"ÇOCUKLARIMIZ İÇİN KALICI ÇÖZÜMLER ÜRETİLMEMEKTE"

Eğitim Sen Eskişehir Şubesi Eğitim Sekreteri Özge Akgül Ayaz, 23 Nisan Ulusal Egemenlik ve Çocuk Bayramı nedeniyle açıklama yaptı.

23 Nisan Ulusal Egemenlik ve Çocuk Bayramı nedeniyle açıklama yapan Eğitim Sen Eskişehir Şubesi Eğitim Sekreteri Özge Akgül Ayaz,  Mustafa Kemal Atatürk tarafından çocuklara armağan edilmiş dünyadaki tek bayram olmasına rağmen maalesef Türkiye; çocuklarını, öğretmenlerini ve gençlerini yılda sadece bir gün hatırlayan, onların yaşadığı sorunlara kalıcı çözümler üretmemekte ısrar eden bir ülke olmayı sürdürdüğünü söyledi.

Öğrencilerimize bayram havasında bir gün yaşatmaya çalışsak da çocuklara yönelik ayrımcı uygulamalar, çocuğun ekonomik ve cinsel sömürüsü ne yazık ki 23 Nisan’ın anlam ve önemini gölgelediğini ifade eden Ayaz, “Dünya’da her 10 çocuktan birisi ucuz iş gücü olarak görülüp işçi olarak çalışmaktadır. 5-17 yaş grubundaki 154 milyon çocuk, işçi olarak çalışıyorken; 75 milyonu fiziksel ve zihinsel gelişimlerini olumsuz etkileyen işlerde çalışıyor. Dünya genelinde yaşanan iş cinayetlerinde her yıl ortalama 10 bin-12 bin arası çocuk hayatını kaybediyor. Türkiye Avrupa Birliği’ne (AB) adaylık sürecinde olan ülkeler ile kıyaslandığında Karadağ, Arnavutluk, Makedonya ve Sırbistan’dan sonra en çok çocuk işçiliğine sahip olan ülke konumunda bulunmaktadır. Türkiye’de yaklaşık olarak 600 bin civarında kayıt dışı çalışan çocuk işçi bulunmaktadır. Özellikle ‘çırak’ ve ‘stajyer’ adı altında milyonlarca çocuk zorunlu olarak çalıştırılarak emek sömürüsüne maruz kalmaktadır” dedi.

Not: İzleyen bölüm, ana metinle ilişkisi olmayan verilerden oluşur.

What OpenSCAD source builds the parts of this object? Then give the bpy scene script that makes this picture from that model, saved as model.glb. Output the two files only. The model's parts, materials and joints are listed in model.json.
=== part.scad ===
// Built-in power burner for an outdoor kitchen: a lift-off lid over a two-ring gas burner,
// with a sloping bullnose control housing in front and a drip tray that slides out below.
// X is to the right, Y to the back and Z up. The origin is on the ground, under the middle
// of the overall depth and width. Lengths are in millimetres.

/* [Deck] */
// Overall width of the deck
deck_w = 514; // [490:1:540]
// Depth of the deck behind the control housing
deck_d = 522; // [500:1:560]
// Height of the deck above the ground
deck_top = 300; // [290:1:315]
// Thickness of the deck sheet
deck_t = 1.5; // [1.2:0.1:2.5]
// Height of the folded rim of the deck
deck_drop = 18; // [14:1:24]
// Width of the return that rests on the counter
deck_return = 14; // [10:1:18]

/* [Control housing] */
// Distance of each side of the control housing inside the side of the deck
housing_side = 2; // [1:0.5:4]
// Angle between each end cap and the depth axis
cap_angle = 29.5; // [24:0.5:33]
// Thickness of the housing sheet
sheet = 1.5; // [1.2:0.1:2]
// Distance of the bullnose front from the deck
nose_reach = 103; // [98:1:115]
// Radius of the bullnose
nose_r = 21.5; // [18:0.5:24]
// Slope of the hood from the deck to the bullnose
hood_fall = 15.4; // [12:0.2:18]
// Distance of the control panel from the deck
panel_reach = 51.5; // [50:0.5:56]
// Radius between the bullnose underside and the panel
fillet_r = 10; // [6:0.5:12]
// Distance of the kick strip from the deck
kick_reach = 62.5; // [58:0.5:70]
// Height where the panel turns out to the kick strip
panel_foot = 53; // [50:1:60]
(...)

Sadece çocuk işçilerin değil, çocuk gelinler ve çocuk istismarı da bu ülkenin bir gerçeği olduğunu ifade eden Eğitim Sen Eskişehir Şube Eğitim Sekreteri Özge Akgül Ayaz şunları söyledi: “ Adalet Bakanlığı verilerine göre, Türkiye’de çocuk istismarıyla ilgili dava sayısı, son 10 yılda yaklaşık 3 kat artmış durumda. Oyun çağında zorla evlendirilen çocuklar bu istismarı en derinden yaşamaktadır. Okullarda ise durum farklı değildir. Paran kadar eğitim aldığın, sınıf ayrımcı bir sistem ilkokula kadar inmiş durumda. Ekonomik durumları iyi olan ailelerin çocukları özel okullarda okurken, emekçi çocukları talepleri ve yeteneklerine bakılmaksızın meslek okullarına veya imam hatiplere gitmeye mecbur bırakılıyorlar. Eğitim giderler emekçi ailelerin belini bükerken, eğitim sistemin yap boz hale getirilmesi çocuklarımızı örseliyor. Yukarıdaki tablo çocuklarımıza vaat edilen geleceğin ne kadar karanlık olduğunu ortaya koymaktadır. Sorunları çözmesi gereken siyasi iktidar ise ortaya koyduğu eğitim politikalarıyla bu tabloyu daha da içinden çıkılmaz ve karanlık hale getirmektedir. Ülke olarak eğitimin evrensel ilkelerinden uzaklaştığımız sürece de bu sorunlar katlanarak artacaktır. Sorgulayan, eleştiren çocuklar yerine; itaat eden, düşünmeyen nesiller yetiştirme politikası ile aydınlık ve güvenli bir gelecek inşa etmek mümkün değildir. Bu yüzdendir ki, öğrencilerimiz OECD ülkeleri içinde en mutsuz çocuklardır. Türkiye’de çocukların yaşadığı sorunlara kalıcı çözümler üretmeden, onlara sağlıklı bir gelecek hazırlamak için gerekli adımlar atılmadan 23 Nisan Ulusal Egemenlik ve Çocuk Bayramı’nın gerçek bir “çocuk bayramı” olarak kutlanması mümkün görünmemektedir.”